What you should do »
Reply with one number only: the count of lines below that contain the word "picture".

Materials provided »
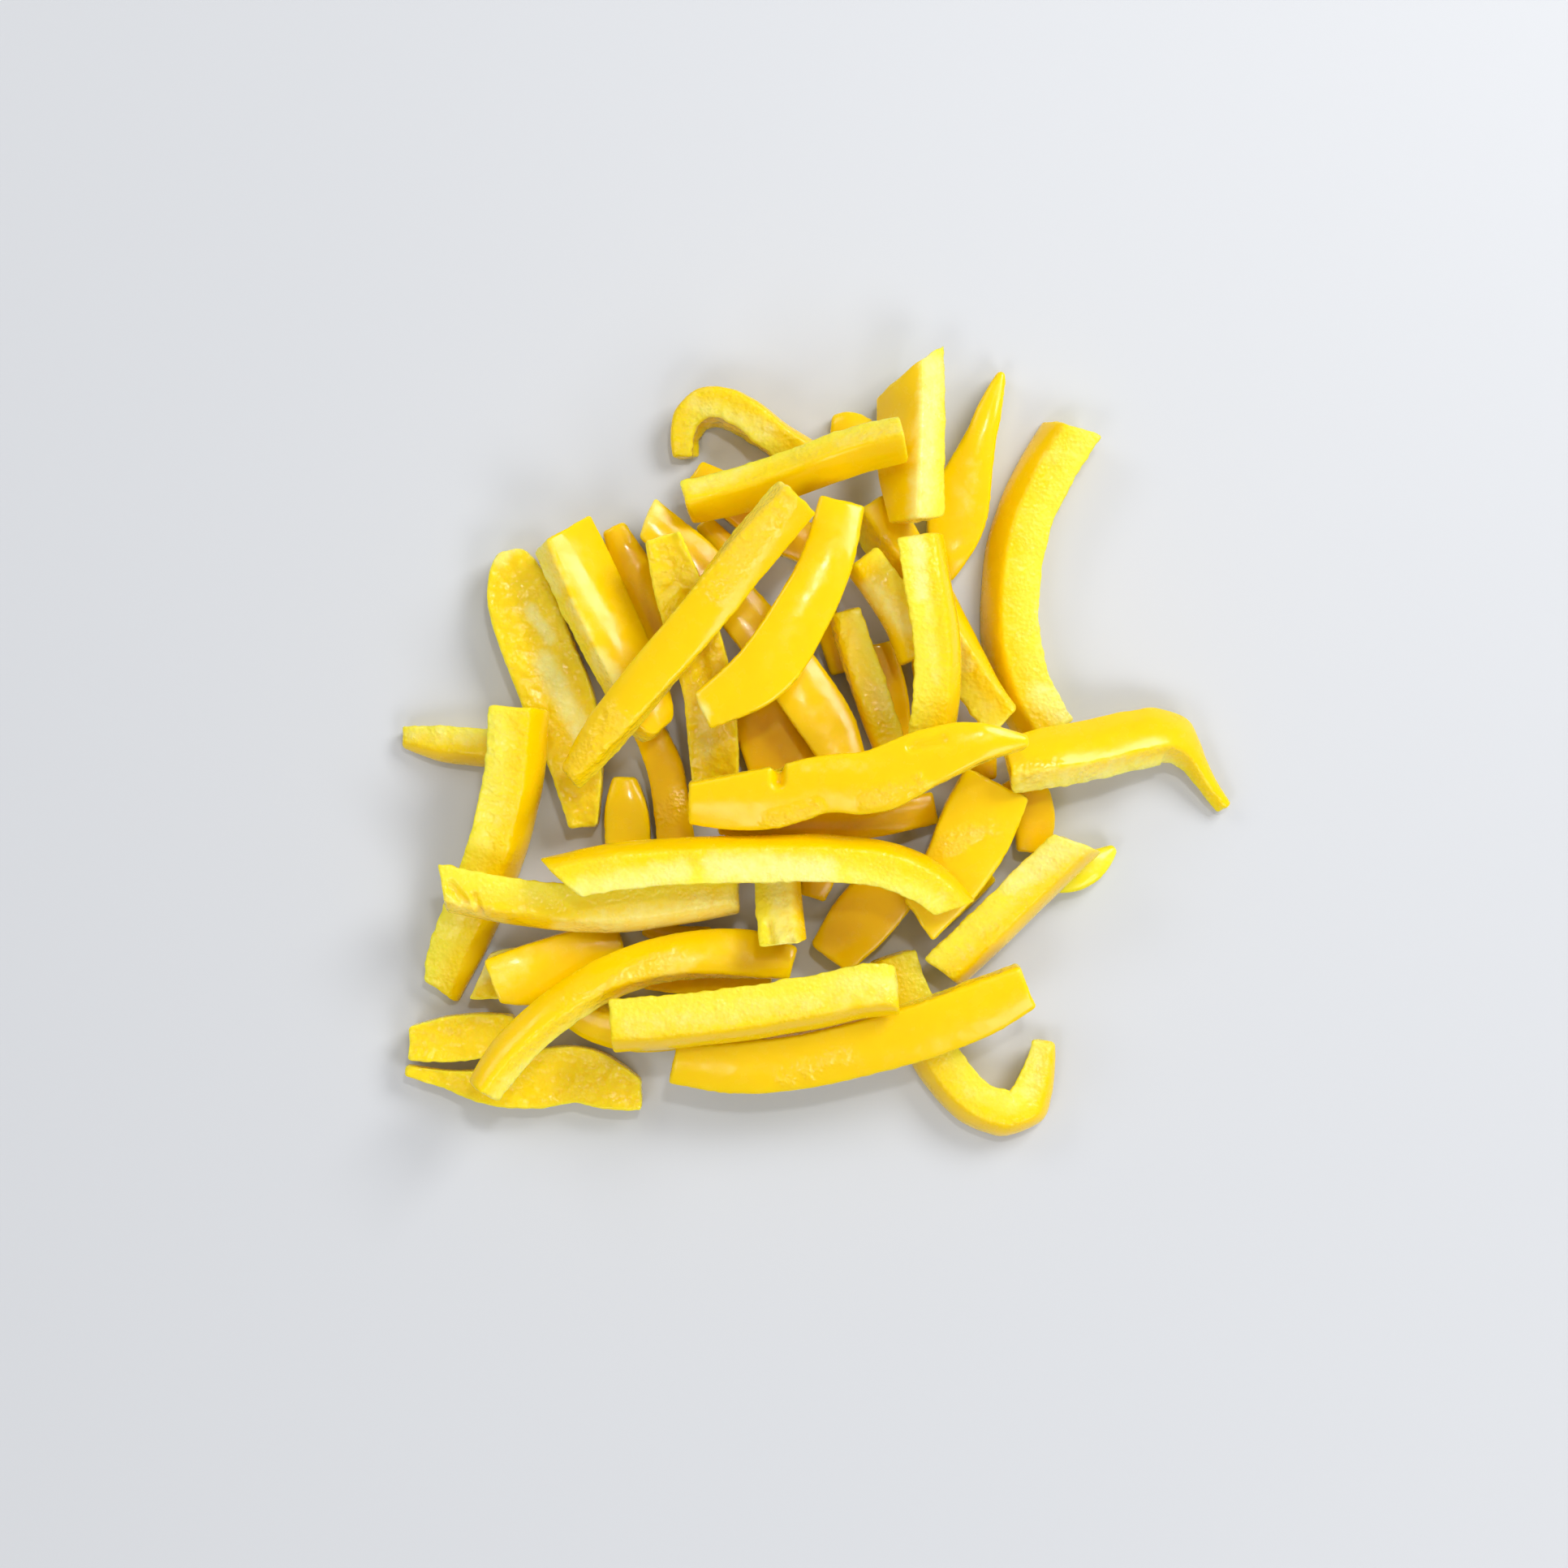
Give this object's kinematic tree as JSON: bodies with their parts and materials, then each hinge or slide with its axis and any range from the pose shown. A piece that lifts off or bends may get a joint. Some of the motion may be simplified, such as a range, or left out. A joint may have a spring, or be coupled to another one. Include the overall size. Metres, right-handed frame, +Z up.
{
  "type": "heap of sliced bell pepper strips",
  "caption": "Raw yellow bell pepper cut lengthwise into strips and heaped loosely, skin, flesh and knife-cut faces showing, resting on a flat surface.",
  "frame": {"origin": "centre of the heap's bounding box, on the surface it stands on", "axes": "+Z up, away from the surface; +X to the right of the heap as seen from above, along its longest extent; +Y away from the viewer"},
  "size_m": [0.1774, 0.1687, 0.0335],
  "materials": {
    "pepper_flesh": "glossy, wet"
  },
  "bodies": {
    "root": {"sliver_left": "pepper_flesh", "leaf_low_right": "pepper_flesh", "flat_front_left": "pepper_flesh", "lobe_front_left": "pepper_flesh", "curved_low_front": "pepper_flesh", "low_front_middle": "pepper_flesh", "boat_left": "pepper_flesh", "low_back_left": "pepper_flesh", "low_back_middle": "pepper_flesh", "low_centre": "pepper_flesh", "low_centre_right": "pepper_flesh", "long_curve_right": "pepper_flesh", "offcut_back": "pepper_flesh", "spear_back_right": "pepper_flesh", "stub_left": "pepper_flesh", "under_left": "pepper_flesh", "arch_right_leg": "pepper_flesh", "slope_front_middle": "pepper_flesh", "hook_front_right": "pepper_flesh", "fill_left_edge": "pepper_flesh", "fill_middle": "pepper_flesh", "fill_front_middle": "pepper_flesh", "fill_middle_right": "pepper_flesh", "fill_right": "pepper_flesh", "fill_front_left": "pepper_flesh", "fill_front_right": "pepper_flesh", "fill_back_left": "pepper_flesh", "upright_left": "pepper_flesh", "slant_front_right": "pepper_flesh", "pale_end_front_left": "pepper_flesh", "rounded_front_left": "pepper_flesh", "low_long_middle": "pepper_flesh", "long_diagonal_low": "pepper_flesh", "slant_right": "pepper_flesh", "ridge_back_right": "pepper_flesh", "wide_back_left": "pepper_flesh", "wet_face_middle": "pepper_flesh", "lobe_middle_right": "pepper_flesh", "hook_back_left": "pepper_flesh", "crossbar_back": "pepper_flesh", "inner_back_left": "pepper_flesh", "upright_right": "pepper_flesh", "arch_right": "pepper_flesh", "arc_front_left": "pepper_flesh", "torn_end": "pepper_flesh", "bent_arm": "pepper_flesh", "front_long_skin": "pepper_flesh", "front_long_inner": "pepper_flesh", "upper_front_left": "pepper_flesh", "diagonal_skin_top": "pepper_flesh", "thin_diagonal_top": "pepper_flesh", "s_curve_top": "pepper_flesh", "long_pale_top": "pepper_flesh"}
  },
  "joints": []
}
==
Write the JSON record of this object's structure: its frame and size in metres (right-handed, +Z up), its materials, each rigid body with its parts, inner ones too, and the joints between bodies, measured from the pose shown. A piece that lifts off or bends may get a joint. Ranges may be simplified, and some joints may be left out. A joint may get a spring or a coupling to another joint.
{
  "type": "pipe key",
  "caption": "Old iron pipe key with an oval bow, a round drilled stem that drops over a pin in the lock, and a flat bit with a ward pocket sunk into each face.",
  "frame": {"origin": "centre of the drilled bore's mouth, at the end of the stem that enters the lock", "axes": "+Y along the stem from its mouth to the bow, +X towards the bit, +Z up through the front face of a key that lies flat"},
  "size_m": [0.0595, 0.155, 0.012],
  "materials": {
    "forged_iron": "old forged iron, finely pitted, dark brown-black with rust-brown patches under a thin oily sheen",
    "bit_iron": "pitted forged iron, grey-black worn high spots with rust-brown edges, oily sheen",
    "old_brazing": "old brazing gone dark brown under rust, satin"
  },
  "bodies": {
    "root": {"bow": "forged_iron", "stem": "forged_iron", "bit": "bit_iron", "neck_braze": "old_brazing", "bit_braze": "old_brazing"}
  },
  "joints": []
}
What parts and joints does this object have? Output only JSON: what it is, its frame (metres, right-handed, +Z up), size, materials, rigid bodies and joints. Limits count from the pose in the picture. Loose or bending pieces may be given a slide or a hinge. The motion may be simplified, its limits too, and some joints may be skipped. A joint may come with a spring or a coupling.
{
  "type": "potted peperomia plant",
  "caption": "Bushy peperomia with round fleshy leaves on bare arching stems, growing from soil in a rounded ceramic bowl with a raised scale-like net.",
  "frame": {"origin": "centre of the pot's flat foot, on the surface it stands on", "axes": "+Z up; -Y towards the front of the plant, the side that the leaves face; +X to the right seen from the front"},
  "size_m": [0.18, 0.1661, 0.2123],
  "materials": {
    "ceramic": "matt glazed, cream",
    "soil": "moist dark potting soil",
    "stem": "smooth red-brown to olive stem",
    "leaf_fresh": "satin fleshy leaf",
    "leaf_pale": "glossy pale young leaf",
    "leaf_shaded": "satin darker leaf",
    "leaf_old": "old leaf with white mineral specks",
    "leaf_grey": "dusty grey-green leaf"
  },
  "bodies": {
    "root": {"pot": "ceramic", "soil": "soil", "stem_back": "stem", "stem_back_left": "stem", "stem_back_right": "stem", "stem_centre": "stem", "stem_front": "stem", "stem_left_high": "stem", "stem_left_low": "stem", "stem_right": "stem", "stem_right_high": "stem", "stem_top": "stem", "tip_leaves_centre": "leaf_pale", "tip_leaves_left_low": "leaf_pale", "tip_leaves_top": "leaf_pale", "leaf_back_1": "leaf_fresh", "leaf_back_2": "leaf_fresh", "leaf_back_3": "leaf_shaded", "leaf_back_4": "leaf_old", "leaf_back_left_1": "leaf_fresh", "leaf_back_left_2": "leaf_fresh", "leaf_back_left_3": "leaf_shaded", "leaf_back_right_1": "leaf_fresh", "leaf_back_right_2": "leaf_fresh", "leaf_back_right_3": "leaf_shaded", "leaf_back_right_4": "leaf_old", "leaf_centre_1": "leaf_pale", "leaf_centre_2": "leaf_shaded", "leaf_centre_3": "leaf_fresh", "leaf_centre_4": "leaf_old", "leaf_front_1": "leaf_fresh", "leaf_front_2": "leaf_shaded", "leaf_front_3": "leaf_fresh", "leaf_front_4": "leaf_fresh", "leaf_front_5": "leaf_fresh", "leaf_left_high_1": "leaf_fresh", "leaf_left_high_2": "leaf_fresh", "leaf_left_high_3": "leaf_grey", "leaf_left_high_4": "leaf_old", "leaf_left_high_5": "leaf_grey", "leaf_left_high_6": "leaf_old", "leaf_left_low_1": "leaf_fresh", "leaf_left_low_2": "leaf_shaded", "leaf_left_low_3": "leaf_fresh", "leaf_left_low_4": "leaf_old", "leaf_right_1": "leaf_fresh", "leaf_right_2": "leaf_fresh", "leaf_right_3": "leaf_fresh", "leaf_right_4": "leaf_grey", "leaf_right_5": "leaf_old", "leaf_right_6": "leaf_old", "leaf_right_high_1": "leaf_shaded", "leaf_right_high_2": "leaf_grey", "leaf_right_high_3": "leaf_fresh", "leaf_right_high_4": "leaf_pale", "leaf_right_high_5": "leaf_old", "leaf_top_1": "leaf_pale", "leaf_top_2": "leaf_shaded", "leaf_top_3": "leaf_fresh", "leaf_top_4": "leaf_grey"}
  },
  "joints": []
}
* * *
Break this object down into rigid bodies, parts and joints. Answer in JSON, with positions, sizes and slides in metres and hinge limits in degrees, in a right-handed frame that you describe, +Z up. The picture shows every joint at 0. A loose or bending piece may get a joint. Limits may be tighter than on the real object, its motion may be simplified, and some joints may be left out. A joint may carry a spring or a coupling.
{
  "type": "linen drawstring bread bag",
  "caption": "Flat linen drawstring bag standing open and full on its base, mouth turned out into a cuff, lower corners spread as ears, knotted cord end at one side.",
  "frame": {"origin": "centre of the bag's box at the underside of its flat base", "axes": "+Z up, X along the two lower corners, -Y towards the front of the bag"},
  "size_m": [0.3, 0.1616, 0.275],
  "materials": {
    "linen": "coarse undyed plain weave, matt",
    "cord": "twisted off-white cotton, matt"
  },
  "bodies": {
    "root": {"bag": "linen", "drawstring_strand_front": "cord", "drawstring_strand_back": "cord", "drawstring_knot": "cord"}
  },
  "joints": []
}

Output for this task »
2